Pedestrian Behavior Prediction Models
Pedestrian Behavior Prediction Models
Last Updated: 01/23/2025 | All information is accurate and up-to-date
Background and Objectives
- In most cases, automated vehicles (AVs) can drive smoothly on highways and freeways.
- However, AVs still face challenges when it comes to driving in urban settings
- One key challenge: “Unpredictable” and rapidly changing behaviors of pedestrians and vulnerable road users
- The existing driving strategy is over-conservative targeting to avoid crashes based on short-term kinematics calculations
- The main research objective is to better predict pedestrian behaviors with deep-learning algorithms to support driving decision-making during pedestrian encounters in complex road scenes
Two-Tower Ego-Centric Pedestrian Trajectory Prediction
Key Features
- Multi-modal inputs;
- Two-tower model to decompose egocentric pedestrian trajectories based on ego-vehicle and pedestrian movements;
- Inferences of pedestrian future moving directions.


Algorithm Results on JAAD Benchmark Dataset
| Method | Average Displacement Error | Final Displacement Error |
| PIE | 22.83 | 49.44 |
| BiPed | 21.13 | 48.88 |
| Two-Tower Model | 17.92 | 41.33 |
PIE: Rasouli, A., Kotseruba, I., Kunic, T. and Tsotsos, J.K., 2019. Pie: A large-scale dataset and models for pedestrian intention estimation and trajectory prediction. In Proceedings of the IEEE/CVF International Conference on Computer Vision (pp. 6262-6271).
BiPed: Rasouli, A.; Rohani, M.; and Luo, J. 2021. Bifold and Semantic Reasoning for Pedestrian Behavior Prediction. In Proceedings of the IEEE/CVF International Conference on Computer Vision (ICCV), 15600–15610.
Algorithm Results on PSI Benchmark Dataset
| Method | Average Displacement Error | Final Displacement Error |
| PIE | 35.39 | 61.50 |
| Two-Tower Model | 22.34 | 46.63 |
Dual-View Pedestrian Trajectory Prediction
Key Features
- Multi-modal inputs;
- Predicting bird’s eye trajectory, ego-centric trajectory, and pedestrian actions simultaneously.
- Multi-task learning to improve prediction accuracy.

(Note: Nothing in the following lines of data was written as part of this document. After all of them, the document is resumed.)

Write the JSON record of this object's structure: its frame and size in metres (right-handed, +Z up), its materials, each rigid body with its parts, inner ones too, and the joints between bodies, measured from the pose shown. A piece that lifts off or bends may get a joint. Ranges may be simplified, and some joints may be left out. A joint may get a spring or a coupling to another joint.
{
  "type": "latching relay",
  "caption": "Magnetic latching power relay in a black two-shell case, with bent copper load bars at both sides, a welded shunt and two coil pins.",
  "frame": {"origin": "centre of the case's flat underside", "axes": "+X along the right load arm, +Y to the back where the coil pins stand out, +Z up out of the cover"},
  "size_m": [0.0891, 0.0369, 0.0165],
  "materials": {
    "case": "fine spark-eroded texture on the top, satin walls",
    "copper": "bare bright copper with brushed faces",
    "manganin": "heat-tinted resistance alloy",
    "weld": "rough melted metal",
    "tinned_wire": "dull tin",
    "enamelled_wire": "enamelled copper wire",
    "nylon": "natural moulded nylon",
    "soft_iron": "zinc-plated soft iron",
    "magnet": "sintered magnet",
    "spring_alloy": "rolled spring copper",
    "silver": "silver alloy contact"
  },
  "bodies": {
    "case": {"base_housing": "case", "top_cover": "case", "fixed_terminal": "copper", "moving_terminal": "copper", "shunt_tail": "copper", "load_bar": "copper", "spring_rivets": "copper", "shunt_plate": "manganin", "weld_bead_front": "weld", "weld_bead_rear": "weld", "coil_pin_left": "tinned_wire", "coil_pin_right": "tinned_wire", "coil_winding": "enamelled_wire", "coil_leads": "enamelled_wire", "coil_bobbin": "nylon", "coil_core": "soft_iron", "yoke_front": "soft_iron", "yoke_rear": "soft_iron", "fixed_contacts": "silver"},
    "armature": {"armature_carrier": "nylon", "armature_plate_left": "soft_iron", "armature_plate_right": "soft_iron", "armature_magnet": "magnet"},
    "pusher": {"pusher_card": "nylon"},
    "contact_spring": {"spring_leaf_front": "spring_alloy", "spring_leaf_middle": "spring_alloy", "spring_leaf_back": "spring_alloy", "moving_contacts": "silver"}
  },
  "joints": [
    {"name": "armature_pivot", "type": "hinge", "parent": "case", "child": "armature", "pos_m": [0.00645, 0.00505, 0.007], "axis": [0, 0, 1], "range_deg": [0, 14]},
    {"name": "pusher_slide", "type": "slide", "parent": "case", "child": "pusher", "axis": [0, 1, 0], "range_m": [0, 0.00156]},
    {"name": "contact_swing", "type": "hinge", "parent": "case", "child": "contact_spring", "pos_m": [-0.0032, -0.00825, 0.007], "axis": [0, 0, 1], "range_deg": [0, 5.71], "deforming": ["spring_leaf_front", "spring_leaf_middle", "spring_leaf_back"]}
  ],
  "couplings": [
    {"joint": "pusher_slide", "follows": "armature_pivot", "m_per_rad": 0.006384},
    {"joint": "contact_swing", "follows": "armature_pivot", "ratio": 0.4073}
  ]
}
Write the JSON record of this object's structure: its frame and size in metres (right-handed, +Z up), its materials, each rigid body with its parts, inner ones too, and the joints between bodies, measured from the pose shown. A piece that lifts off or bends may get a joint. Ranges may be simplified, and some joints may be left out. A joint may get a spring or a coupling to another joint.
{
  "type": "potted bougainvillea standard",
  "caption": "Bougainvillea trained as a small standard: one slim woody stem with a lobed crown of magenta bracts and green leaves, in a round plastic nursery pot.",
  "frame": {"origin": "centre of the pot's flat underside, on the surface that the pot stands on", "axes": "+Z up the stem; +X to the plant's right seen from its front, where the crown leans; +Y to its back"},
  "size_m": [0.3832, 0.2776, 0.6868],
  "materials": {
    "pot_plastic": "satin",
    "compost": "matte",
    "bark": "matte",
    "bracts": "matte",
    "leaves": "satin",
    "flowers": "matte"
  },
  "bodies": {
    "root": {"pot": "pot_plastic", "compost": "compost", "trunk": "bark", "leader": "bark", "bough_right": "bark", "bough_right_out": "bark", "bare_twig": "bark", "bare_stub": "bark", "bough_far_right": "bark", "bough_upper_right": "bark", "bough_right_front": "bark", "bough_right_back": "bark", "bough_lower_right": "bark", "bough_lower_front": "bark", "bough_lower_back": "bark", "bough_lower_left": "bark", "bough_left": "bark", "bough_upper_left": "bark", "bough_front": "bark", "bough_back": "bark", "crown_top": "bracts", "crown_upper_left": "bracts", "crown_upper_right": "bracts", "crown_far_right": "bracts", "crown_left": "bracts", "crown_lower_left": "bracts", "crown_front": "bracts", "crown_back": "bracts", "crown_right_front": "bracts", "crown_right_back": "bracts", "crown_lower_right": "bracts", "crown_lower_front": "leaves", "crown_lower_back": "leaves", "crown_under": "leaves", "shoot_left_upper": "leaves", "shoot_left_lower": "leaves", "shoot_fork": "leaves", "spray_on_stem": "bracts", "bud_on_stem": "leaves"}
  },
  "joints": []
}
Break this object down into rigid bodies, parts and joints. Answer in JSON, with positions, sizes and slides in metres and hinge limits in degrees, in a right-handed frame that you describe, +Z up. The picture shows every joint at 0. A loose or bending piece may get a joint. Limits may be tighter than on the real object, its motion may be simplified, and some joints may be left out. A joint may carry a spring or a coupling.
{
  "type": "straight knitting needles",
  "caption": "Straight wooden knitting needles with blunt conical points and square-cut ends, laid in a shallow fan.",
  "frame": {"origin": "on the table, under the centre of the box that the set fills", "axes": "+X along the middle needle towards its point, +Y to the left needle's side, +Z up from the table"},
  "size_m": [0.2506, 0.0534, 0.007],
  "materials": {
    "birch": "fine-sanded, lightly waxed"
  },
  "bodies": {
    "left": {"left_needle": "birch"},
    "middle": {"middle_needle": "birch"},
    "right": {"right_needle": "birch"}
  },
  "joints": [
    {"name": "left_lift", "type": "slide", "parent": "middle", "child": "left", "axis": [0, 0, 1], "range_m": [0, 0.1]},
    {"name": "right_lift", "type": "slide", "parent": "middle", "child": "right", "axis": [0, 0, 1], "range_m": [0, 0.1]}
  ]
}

Algorithm Results on nuScenes Benchmark Dataset
| Method | Bitrap | SGNet | Ours |
| Average Displacement Error Bird’s eye view | 49 | 46 | 28 |
| Final Displacement Error Bird’s eye view | 57 | 55 | 41 |
| Average Displacement Error Egocentric view | 92 | 89 | 61 |
| Final Displacement Error Egocentric view | 112 | 102 | 86 |
Bitrap: Yao, Y., Atkins, E., Johnson-Roberson, M., Vasudevan, R. and Du, X., 2021. Bitrap: Bi-directional pedestrian trajectory prediction with multi-modal goal estimation. IEEE Robotics and Automation Letters, 6(2), pp.1463-1470.
SGNet: Wang, C., Wang, Y., Xu, M. and Crandall, D.J., 2022. Stepwise goal-driven networks for trajectory prediction. IEEE Robotics and Automation Letters, 7(2), pp.2716-2723.
Pedestrian Intention Prediction Models
Key Features of VR-GCN
- Scene graph with 32 objects;
- CNN + GCN + LSTM as the main structure;
- Pose information incorporated;

Key Features of TrEP
- Transformer-based feature extraction and encoding;
- Evidential learning for robust performance and calibrated uncertainty.

Algorithm Results on nuScenesBenchmark Dataset
| Method | Accuracy | Balanced Accuracy | F1 |
| VR-GCN | 0.74 | 0.61 | 0.64 |
| TrEP | 0.85 | 0.77 | 0.90 |